In 1624 Wentworth was re-elected without challenge. On 24 Feb. he insisted, in the face of vehement denials from Sir Edward Coke*, that the concealments bill took more from the king than was intended.
Wentworth was re-elected to Charles I’s first Parliament, but he played a far less prominent role in proceedings than he had under James. His main priority continued to be religion. His appointments included the committee for privileges (21 June 1625), and bill committees concerned with the Sabbath (22 June) and recusants (23 June).
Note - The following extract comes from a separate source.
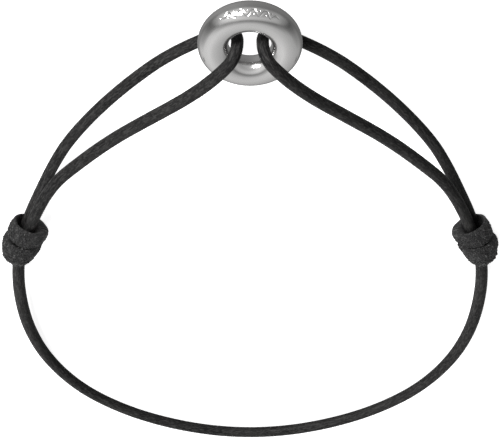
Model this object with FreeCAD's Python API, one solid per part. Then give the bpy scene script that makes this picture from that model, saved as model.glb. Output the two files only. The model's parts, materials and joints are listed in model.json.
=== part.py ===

He was also ordered to help draft a petition on religion (24 June), and to consider a bill to remove benefit of clergy in some cases (25 June).
Wentworth was elected to his last Parliament in 1626. He was named to the committee for privileges (11 Feb. 1626) and numerous others, including those for the bills against simony (which covered the universities, 14 Feb.) and unworthy ministers (15 February).
Wentworth had been a keen advocate of war with Spain and despite recent military setbacks was anxious to continue fighting in the Protestant cause. He was therefore frustrated by the Commons’ constant recriminations over the affair of the St. Peter, a French ship unlawfully detained by the lord admiral, the duke of Buckingham. Rather than dwell on this matter, he urged (10 Mar.) that ‘the unum necessarium at this time is the security of ourselves from our provoked enemy ... howsoever things have been hither miscarried’.
Wentworth was dead by September 1627.